Dans la lignée d’un Fourastié (les « Trente Glorieuses ») ou d’un Polanyi (la « Grande Transformation »), l’auteur caractérise, sous le nom de « Grande Régression », un moment charnière de l’histoire moderne, qui s’étend des années 1980 à nos jours. Moment où, à rebours de ce qu’avaient jusqu’alors entrepris toutes les sociétés (primitives, traditionnelles ou modernes), on a commencé d’abolir les limites territoriales, politiques et morales qui contenaient le mobile de l’intérêt personnel et le pouvoir de l’argent. Cette bifurcation de la civilisation commence avec la victoire des néolibéraux qui livrent le monde à la libre compétition des intérêts et au pouvoir exorbitant des gestionnaires de capitaux. Elle se poursuit par un vaste mouvement réactionnaire qui répond au désordre économique, social et moral engendré par le néolibéralisme.

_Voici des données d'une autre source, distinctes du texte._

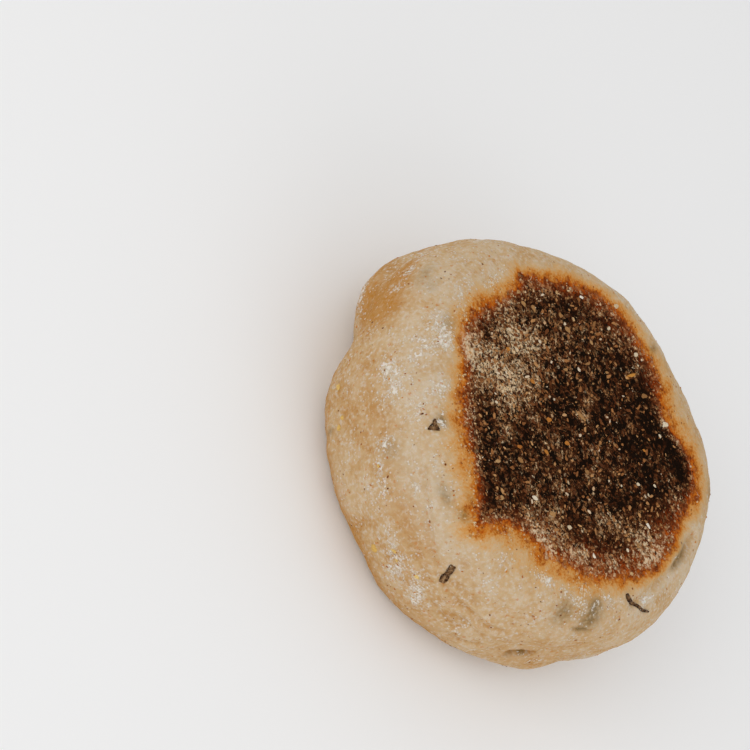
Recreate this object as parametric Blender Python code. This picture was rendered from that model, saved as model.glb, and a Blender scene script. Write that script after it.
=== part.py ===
"""An English muffin, griddled on both faces, lying on its underside.

Metres, +Z up. The origin is the middle of the flat underside, so the muffin stands on z = 0.

A place on the crust is told by two numbers. The azimuth is its compass direction round the
middle, in degrees from +X towards +Y. The climb is the distance along the crust from the widest
level, in metres: 0 is the widest level, SHOULDER the rim of the top face and CREST the middle of
the top face. Below the widest level the climb is negative.
"""

import math

import bmesh
import bpy
from mathutils import Vector
from mathutils.geometry import intersect_point_line

# Driving dimensions.
DIAMETER = 0.090
HEIGHT = 0.034
WIDEST_LEVEL = 0.47 * HEIGHT
FACE_RADIUS = 0.0325

# Distances along the crust from the widest level.
SHOULDER = 0.023
CREST = SHOULDER + FACE_RADIUS

# 1 gives an elliptical side, and less a squarer one.
SIDE_SQUARENESS = 0.84

# The crust is pressed from a cube: faces along one edge, and the latitude that becomes SHOULDER.
FACES_PER_EDGE = 28
SHOULDER_LATITUDE = math.radians(50)

# The dough spread unevenly: (waves round the rim, height of a wave, azimuth of one crest).
OUTLINE_WAVES = (
    (2, 0.0008, 17),
    (3, 0.0007, 69),
    (4, 0.0008, 9),
)

# The rim of each griddled face is a circle with corners and hollows:
# (azimuth, outward reach, half-width in degrees).
TOP_FACE_CORNERS = (
    (279, 0.0045, 12),
    (207, 0.0020, 14),
    (166, 0.0008, 16),
    (120, 0.0014, 18),
    (80, -0.0030, 16),
    (52, 0.0024, 14),
    (350, 0.0010, 20),
)
UNDER_FACE_CORNERS = (
    (24, 0.0010, 22),
    (95, -0.0028, 20),
    (152, 0.0006, 20),
    (208, -0.0030, 18),
    (262, 0.0008, 24),
    (318, -0.0024, 20),
)

# Broad swellings and dents: (azimuth, climb, half-width round, half-width up, rise).
SWELLS = (
    (181, 0.001, 0.007, 0.006, 0.0007),
    (190, -0.005, 0.009, 0.005, 0.0013),
    (211, -0.009, 0.007, 0.008, -0.0024),
    (230, -0.009, 0.008, 0.008, 0.0009),
    (248, -0.012, 0.014, 0.006, 0.0008),
    (264, 0.003, 0.014, 0.006, 0.0006),
    (292, -0.010, 0.010, 0.007, 0.0009),
    (316, -0.010, 0.010, 0.006, 0.0008),
    (336, -0.007, 0.0055, 0.0055, 0.0011),
    (346, 0.000, 0.008, 0.009, -0.0013),
    (19, 0.009, 0.012, 0.008, -0.0004),
    (64, 0.006, 0.014, 0.012, 0.0010),
    (100, 0.009, 0.011, 0.010, -0.0012),
    (135, -0.004, 0.016, 0.010, 0.0009),
    (160, 0.008, 0.016, 0.010, -0.0008),
)

# Folds, where the dough was tucked in: the places they pass, half-width and depth.
FOLDS = (
    (((180, 0.004), (193, -0.001), (203, -0.003), (211, -0.005), (216, -0.014)), 0.0030, 0.0022),
    (((252, 0.0085), (268, 0.008), (283, 0.007), (300, 0.006), (316, 0.007)), 0.0026, 0.0008),
    (((322, 0.000), (334, 0.002)), 0.0028, 0.0012),
    (((-4, 0.017), (12, 0.019), (34, 0.020)), 0.0018, 0.0006),
    (((72, 0.004), (88, 0.000), (108, -0.002)), 0.0026, 0.0012),
)

CRUST_COLOUR = (0.52, 0.36, 0.20, 1.0)
CRUST_ROUGHNESS = 0.75


def clear_scene():
    for thing in list(bpy.data.objects):
        bpy.data.objects.remove(thing, do_unlink=True)


def turn_between(azimuth, other):
    """Degrees from other to azimuth, between -180 and 180."""
    return (azimuth - other + 180) % 360 - 180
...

La mondialisation du « modèle » néolibéral était censée diffuser partout les acquis de la modernité occidentale ; en réalité elle déconstruit ces acquis dans le monde occidental lui-même. La promesse du progrès s’évanouit dans l’autodestruction du système économique et le saccage des écosystèmes ; la cohésion sociale se dissout dans le culte du chacun pour soi, le communautarisme, l’incivilité, la ghettoïsation ; l’État de droit s’efface devant l’État privatisé au service d’intérêts particuliers ; la démocratie recule au profit d’un softfascism mêlant des politiques sécuritaires liberticides, le mépris du suffrage populaire, la manipulation de l’opinion, le gouvernement par la peur, etc.; pour finir, l’obscurantisme, l’addiction aux marchandises ou encore la soumission des travailleurs progressent plus sûrement que l’autonomie des individus.
L'auteur ne se contente pas d’analyser ces multiples facettes d’une crise de civilisation. Il montre comment elles font système et comment le moment « Grande Régression » s’inscrit dans la dynamique de construction des sociétés humaines depuis les premières cités antiques. Ce moment apparaît comme l’ultime phase d’une modernité qui a exploré successivement toutes les impasses d’un projet d’émancipation fondée sur une conception erronée de l’humanité, de la liberté et de la société. On peut aisément tracer les contours de l’alternative : une société du progrès humain refondée sur une anthropologie plus juste. Après la Grande Régression, pourrait donc advenir une « Nouvelle Renaissance ». La seule question est de savoir si, pour cela, il nous faudra d’abord aller au bout de la régression, jusqu’à l’effondrement, ou si des forces politiques authentiquement progressistes pourront opérer à temps la bifurcation démocratique qui nous sortira de la « dissociété de marché » pour renouer avec le progrès humain.